Touting its “American-ness,” with a plant in South Carolina and a design studio in California, BMW played up the fact that while others were getting bailed out, it was digging in. That every X3 in the world comes from the U.S. is not really inspiring stuff, but it did help to connect BMW to the fabric of America.
BMW Advanced Diesel
It’s about time someone used a big stage to talk about the benefits of clean diesel. While it’s great that BMW did it and the ad was somewhat entertaining, it just wasn’t that great. It probably wasn’t clear what was being advertised to someone who didn’t already know about modern diesel. Still the message is an important one for the auto industry as it tries to meet higher fuel economy standards.
This was the best ad of the night, at least up to this point in the game. The ad features a little kid in his Darth Vader outfit trying and failing to control various things with the Force. Then, dad comes home in his Passat and our Darth Vader stands in front of it with his hands in their commanding position only to have the car start, much to the kid’s surprise! Dad and mom are inside watching, with the car remote, from the kitchen. A simple feature to tout, but memorable and worthy of the Super Bowl.
VW was back for the second year in a row after a nine-year hiatus. It says a million people watched its ad online last year, of which 850,000 saw it on YouTube. So this year it is doing a “takeover” of YouTube today. VW also found that many viewers were watching the game on TV while also checking out ESPN mobile on their phones. So, they “took over” ESPN mobile with their ads last night, as well. And games ads were also well integrated on their website.

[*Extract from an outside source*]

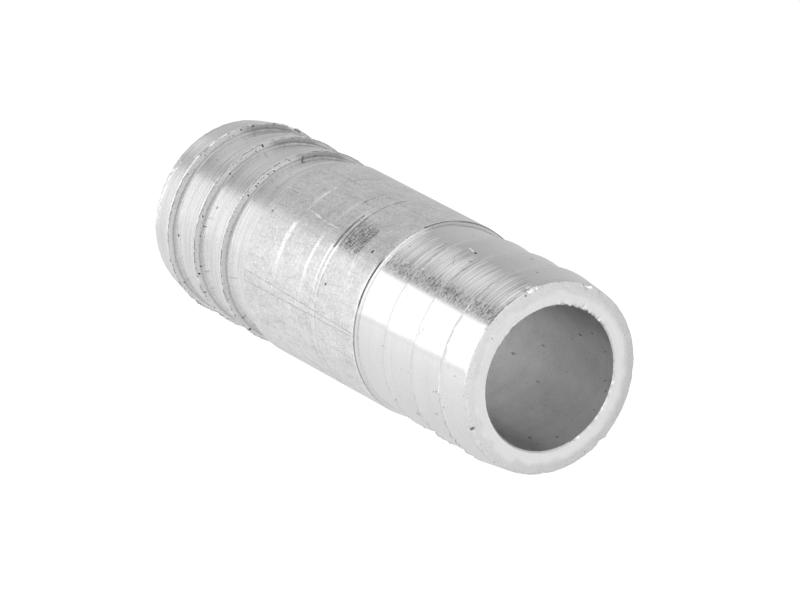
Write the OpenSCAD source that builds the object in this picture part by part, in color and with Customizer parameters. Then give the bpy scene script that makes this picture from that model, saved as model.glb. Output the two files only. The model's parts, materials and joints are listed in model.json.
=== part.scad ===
// Straight hose connector, turned in one piece from thick aluminium tube.
// Both ends carry a row of saw-tooth barbs that a hose is pushed over. Their
// slopes rise away from the open end and their steep backs face the middle,
// so the hose slides on and grips. The middle keeps the tube's plain skin.
// It stands upright on its lower end, with the bore along +Z and the origin
// at the centre of the lower end face.

/* [Tube] */
// Outside diameter of the plain middle, which the barb crests share
tube_d = 20; // [19:0.1:30]
// Diameter of the bore that runs from end to end
bore_d = 14.5; // [6:0.1:16]
// Length of the plain middle between the two shoulders
middle_l = 20.4; // [2:0.1:80]
// How far the shoulders step down from the plain skin to the necks
shoulder_h = 0.3; // [0.05:0.05:1]

/* [Upper barbed end] */
// Number of barbs on the upper end
upper_barbs = 3; // [1:1:6]
// Distance from one crest to the next on the upper end
upper_pitch = 5; // [2:0.1:12]
// Distance from the upper end face to its first crest
upper_lead_l = 4.1; // [1:0.1:10]
// Distance from the last crest to the upper shoulder
upper_neck_l = 4.8; // [1.5:0.1:15]
// How far the rim of the upper end lies inside the plain skin
upper_rim_inset = 0.4; // [0.1:0.05:1.2]
// How much lower each upper crest is than the crest before it
upper_crest_fall = 0.075; // [0.01:0.005:0.2]

/* [Lower barbed end] */
// Number of barbs on the lower end
lower_barbs = 3; // [1:1:6]
// Distance from one crest to the next on the lower end
lower_pitch = 5; // [2:0.1:12]
// Distance from the lower end face to its first crest
lower_lead_l = 3.5; // [1:0.1:10]
// Distance from the last crest to the lower shoulder
lower_neck_l = 4.4; // [1.5:0.1:15]
// How far the rim of the lower end lies inside the plain skin
lower_rim_inset = 0.65; // [0.1:0.05:1.2]

/* [Barbs] */
// Depth of the groove behind each crest
barb_depth = 0.58; // [0.1:0.02:1.2]
// Length along the tube of the steep back behind each crest
barb_back_l = 0.65; // [0.1:0.05:1.4]

/* [End faces] */
// Width of the shallow bevel round each end face
bevel_w = 1.05; // [0.3:0.05:1.8]
// How far that bevel falls back from the end face
bevel_h = 0.15; // [0.05:0.01:0.6]
// Broken edge at both mouths of the bore
bore_chamfer = 0.15; // [0.05:0.05:0.3]

/* [Hidden] */

$fn = 128;
aluminium = [0.80, 0.80, 0.81];

tube_r = tube_d / 2;
bore_r = bore_d / 2;
upper_end_l = upper_lead_l + (upper_barbs - 1) * upper_pitch + upper_neck_l;
lower_end_l = lower_lead_l + (lower_barbs - 1) * lower_pitch + lower_neck_l;
overall_l = lower_end_l + middle_l + upper_end_l;

// Cuts run this far past a face, so that they leave no skin
overrun = 1;

// Every outline point below is [radius, distance from its own end face].

// The crest of one barb, and the root at the foot of its steep back
function barb(crest_r, at) = [
    [crest_r, at],
    [crest_r - barb_depth, at + barb_back_l]
];

// One barbed end, from its end face to the shoulder of the plain middle
function barbed_end(barbs, pitch, lead_l, neck_l, rim_inset, crest_fall) =
    let (
        rim_r = tube_r - rim_inset,
        shoulder_at = lead_l + (barbs - 1) * pitch + neck_l
    )
    concat(
        [[0, 0], [rim_r - bevel_w, 0], [rim_r, bevel_h]],
        [
            for (i = [0 : barbs - 1])
                for (p = barb(tube_r - i * crest_fall, lead_l + i * pitch)) p
        ],
        [[tube_r - shoulder_h, shoulder_at], [tube_r, shoulder_at]]
    );

function lower_end_points() =
    barbed_end(lower_barbs, lower_pitch, lower_lead_l, lower_neck_l, lower_rim_inset, 0);

function upper_end_points() =
    barbed_end(upper_barbs, upper_pitch, upper_lead_l, upper_neck_l, upper_rim_inset, upper_crest_fall);

// The upper end's outline, turned over so that it follows on from the middle
function turned_over(points) = [
    for (i = [len(points) - 1 : -1 : 0]) [points[i][0], overall_l - points[i][1]]
];

// Outside of the whole connector, before it is bored
module turned_outside() {
    rotate_extrude()
        polygon(concat(lower_end_points(), turned_over(upper_end_points())));
}

// Straight bore with a broken edge at each mouth
module through_bore() {
    flare = bore_chamfer + overrun;
    translate([0, 0, -overrun])
        cylinder(r = bore_r, h = overall_l + 2 * overrun);
    for (mouth = [0, 1])
        translate([0, 0, mouth * overall_l])
            mirror([0, 0, mouth])
                translate([0, 0, -overrun])
                    cylinder(r1 = bore_r + flare, r2 = bore_r, h = flare);
}

// The connector is one solid: barbs, necks, shoulders and plain middle
module connector_body() {
    color(aluminium)
        difference() {
            turned_outside();
            through_bore();
        }
}

connector_body();
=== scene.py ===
"""A straight hose connector, turned in one piece from thick aluminium tube, in a white studio.

The connector stands on its lower end, where its CAD model stands. Its body is drawn as half of
its section and swept round the bore. Then its edges are worn: burrs on the crests, a worn edge on
the shoulder, nicks and chips. Five finishes cover it: the finely turned upper end, the coarser lower
end, the drawn skin of the plain middle, the faced end rings and the grey wall of the bore.

A place on the body is given by two numbers. "around" is the angle round the bore in degrees,
0 at the side that faces the camera and positive towards the top of the picture. "along" is the
height above the lower end in millimetres.
"""

import functools
import json
import math

import bmesh
import bpy
from mathutils import Matrix, Vector
from mathutils.kdtree import KDTree


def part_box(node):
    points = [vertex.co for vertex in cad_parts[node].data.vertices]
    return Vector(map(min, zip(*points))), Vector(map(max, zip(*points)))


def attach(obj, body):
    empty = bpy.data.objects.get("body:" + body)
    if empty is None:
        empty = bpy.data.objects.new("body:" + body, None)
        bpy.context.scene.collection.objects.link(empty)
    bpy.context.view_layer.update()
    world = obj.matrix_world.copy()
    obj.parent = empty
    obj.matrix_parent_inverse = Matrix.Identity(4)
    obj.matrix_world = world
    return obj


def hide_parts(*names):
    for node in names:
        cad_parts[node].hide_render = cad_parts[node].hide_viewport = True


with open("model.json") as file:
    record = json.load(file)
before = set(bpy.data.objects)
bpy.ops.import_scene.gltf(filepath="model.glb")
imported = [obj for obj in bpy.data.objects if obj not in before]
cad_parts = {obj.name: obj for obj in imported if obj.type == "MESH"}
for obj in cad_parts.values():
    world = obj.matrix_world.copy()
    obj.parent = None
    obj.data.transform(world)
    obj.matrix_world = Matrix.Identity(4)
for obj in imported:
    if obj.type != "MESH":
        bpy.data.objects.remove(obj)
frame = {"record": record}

bl_info = {
    "name": "Turned hose connector",
    "version": (1, 0, 0),
    "blender": (4, 5, 0),
    "location": "3D View > Sidebar > Hose connector",
    "description": "Models, wears, finishes and lights a barbed aluminium hose connector",
    "category": "Mesh",
}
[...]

This one was all about Facebook and how you can get real-time Facebook status updates via OnStar. A cute spot gor a unique feature. I’m not sure it was Super Bowl-good but it was decent. And Chevy gets a special mention for the best Facebook integration of the night.
Mini Countryman: Cram It…
This was a campy spot about the spaciousness of the newest Mini model. It was a bit naughty, with the double entendre of the name of the game show the ad was depicting: “Cram It In The Boot.” While the ad also played up the British-ness of the Mini, it was not particularly entertaining and seemed strangely out of place for Mini.
This ad shows a swirling kaleidoscope of cars and brains in the shape of cars, with Jeff Bridges announcing that we don’t have to compromise in a compact car and that we should snap out of it. I wish Hyundai would. After such a great showing last year, the brand has absolutely stumbled this year.
The Detroit landscape, Eminem beats playing in the background, “What does Detroit know about luxury? Steel, hard work and conviction.” Shots of Eminem driving a Chrysler 200, showing up at the Fox Theater in downtown Detroit. This was a deep, meaningful ad that seems born out of the disastrous economy we have all suffered through in the past two years, but that Detroit has seen the worst of. It makes you want Chrysler to win.
This is a great branding commercial, but not so great in that it was for the 200, which is hardly worthy. But the spot did its job of making you proud of something a true blue collar town can produce. I may be too emotionally tied up in Detroit to be objective, but I liked this spot a lot. Real-time Twitter responses were very favorable, though the USA Today AdMeter placed it a disappointing 44th. If you check the buzz though, I think USA Today got it wrong.
Hyundai Sonata Hybrid
Anachronistic City. Big phones, old time cameras, a health club with fat jigglers. “What if we settled for the first thing that came along?” Okay, I get it. But Hyundai is not winning the customer vote because it is progressive or innovative. It has been winning because of its strides in quality and because it has been willing to back this up with a best-in-class warranty. Entertaining, but a bit of a disconnect with the brand.
VW: The New Beetle
Black Betty is playing in the background while a black beetle with white racing stripes zips through the insect world. You knew it was for a car, and if you knew it was a beetle, you probably knew what was coming. The bug stuff was fun, but it would have been nice to pay it off with at least a tease of the actual car.
Mercedes: Welcome To The Family
A look at the best Mercedes from decades past, where all the cars sneak out to welcome the newest models. This was a good Mercedes history lesson, but why is P. Diddy here? He feels distracting to the overall story, and there was not a lot about the new cars themselves.
Better was that Mercedes developed a pre-game race among four teams headed for the Super Bowl. The racers speed was dictated by the number of Tweets they received. For Mercedes, this social-media push seems to be working. Since the Tweet race was announced, its Facebook following has more than tripled to 85,000 fans. It started a Twitter account for the race, which now has 73,000 followers. Since the racers began posting YouTube videos when the race started Tuesday, they have been viewed 1.8 million times. So the ad was okay but the overall efforts made it even better. B+
A woman in a Camaro, evading danger at every turn… with a couple of guys as announcers just imagining the entire scenario. They end up discussing what her day job is, and she is a teacher. I like the connection to the unexpected but it was not Chevy’s best effort of the night. And I still do not like the tagline. I have yet to see how “Runs Deep” connects to any of these messages in a meaningful way.
Chevy Cruze: Glee
Two words: young girls. Glee is a popular show and Chevy obviously saw fit to borrow some of its brand equity. The ad was “to be continued on Glee” but I was not nearly interested enough to do that.